Clean Energy Wire: How should the German government act on relevant energy and climate policy issues in 2026, and what role do you expect Germany to play at the EU level?

Photo: Philipp Jäger.

Philipp Jäger: Germany remains a backer of climate objectives, but – as in many other member states – its priorities now lie elsewhere, and tackling the growing economic malaise is the north star of the government’s current agenda.

This means Germany is unlikely to invest significant political capital in safeguarding the climate agenda if this entails high costs. With Brussels being notorious for making package deals between unrelated files to reach agreements, it remains to be seen whether Germany will occasionally sacrifice climate policy to gain concessions on another front.

Moreover, the government doesn’t always have a clear-cut position, given that it is a coalition between Social Democrats and the conservative CDU/CSU alliance. The economy and energy ministry is headed by the conservatives, while the social democrats are at the helm of the environment ministry, and the two often hold diverging views.

In some areas, however, the German position is already relatively clear.

For instance, the German government depicts green standards and regulations as a drag on industry that need to be drastically cut back. It is therefore likely that Germany will, for the most part, support further rollbacks of green standards, as proposed in the various “omnibus” packages.
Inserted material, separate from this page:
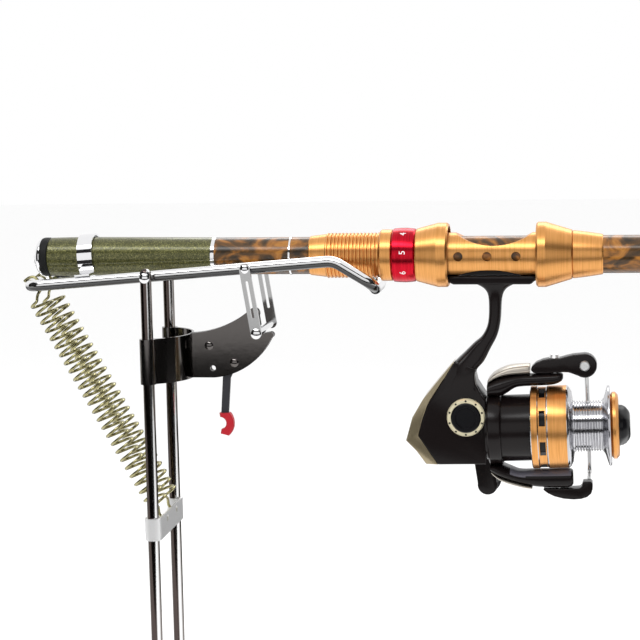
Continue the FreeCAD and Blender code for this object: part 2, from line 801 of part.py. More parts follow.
def line_guide(label, tube, x, eye, drop):
    """A line guide: a collar on the tube, a ring below it and a frame between."""
    wire = 0.9
    collar = Part.makeCylinder(tube + 0.9, 5, Vector(x, 0, 0), Vector(1, 0, 0))
    ring = Part.makeTorus(eye + wire, wire, Vector(x + 2.5, 0, -drop), Vector(1, 0, 0))
    frame = collar.fuse(ring)
    for side in (-1, 1):
        top = Vector(x + 2.5, side * tube * 0.8, -tube * 0.7)
        foot = Vector(x + 2.5, side * (eye + wire) * 0.8, -drop + (eye + wire) * 0.6)
        frame = frame.fuse(rod_solid(top, foot, 0.8))
    bore = Part.makeCylinder(tube + 0.03, 9, Vector(x - 2, 0, 0), Vector(1, 0, 0))
    shaped(label, frame.cut(bore).removeSplitter(), rod_at)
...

In the upcoming negotiations on the EU budget in 2026, Germany will favour a strong “Competitiveness Fund”, which will finance, besides other strategic priorities, climate and energy objectives. However, since Germany opposes an increase in the overall size of the EU budget, the firepower of the Competitiveness Fund could be limited.

The German government has also signalled support for green lead markets at EU level. For products with green characteristics, such as green steel or batteries, lead markets can boost demand. These will likely be proposed in the Industry Accelerator Act, which is expected in January 2026, as well as in the revision of the Public Procurement Directive, also expected for 2026.

Germany's government has put emissions trading front and centre of climate efforts. How will this influence EU debates and negotiations in 2026?

The German government has overall reduced the priority it gives to climate action. The reduced ambition is reflected across all key policy instruments: green regulations and standards, climate subsidies – and carbon pricing.

Conservatives in the German government laud carbon pricing as the most effective tool that can render many green subsidies and standards superfluous. However, this rhetorical appraisal is not followed by action – on the contrary. Germany did not throw its political weight behind ETS-2 in Brussels, which has now been delayed by one year. Moreover, given pressure from the German energy-intensive industry, the government is now considering watering down ETS-1. High carbon prices are seen as overly burdensome, instead of as a necessary incentive for the clean transition. But it is simple: if climate objectives are to be reached, you can’t simultaneously demand low carbon prices, keep subsidies low, and cut green rules and standards to a minimum.

Carbon pricing – especially ETS-1 for industry and energy – is a central pillar of the entire climate architecture of the EU. If ETS-1 is substantially watered down in 2026, without massively strengthening other pillars, the whole structure risks collapsing, tanking overall clean investments. This is what is at stake, and Germany and other EU governments that still back climate objectives should do more to safeguard it.

How has the German government influenced EU climate and energy policy in recent months?

The deteriorating state of industry has dominated the German debate recently. The government, therefore, has high stakes in the current agenda in Brussels, which includes numerous initiatives for industry under the umbrella of the EU’s Clean Industrial Deal. Germany is trying hard to influence these files, and has often succeeded. To give just two prominent examples:

A Commission package for the transition of the automotive industry is expected on 16 December. The German government has decided to push for delaying the phase-out of the combustion engine, which the current EU law puts at 2035. Specifically, Germany would like Brussels to allow “highly efficient” petrol cars after 2035, and is wielding its influence on the Commission and other member states to that effect. And it’s working – the 2035 phase-out will, likely, be watered down, although the specifics are not pinned down yet.

However, whether this political success of the German government will translate into an economic one is highly doubtful; the future of the automotive industry will be electric, and sticking with old technology – while hoping for never-to-arrive hydrogen cars and clean fuels – will only make the awakening tougher down the line.

The German government has also successfully shaped the EU’s new state aid framework, CISAF. For the first time, governments can now directly subsidise wholesale electricity prices for energy-intensive industry. Germany had pushed hard for this so that it can implement the so-called industry electricity price subsidy. However, it’s a costly and poorly targeted subsidy, and while it can work as a temporary band-aid, it will not solve the causes underlying the struggles of industry. Other member states should therefore opt for other types of subsidies, instead of following in Germany’s footsteps.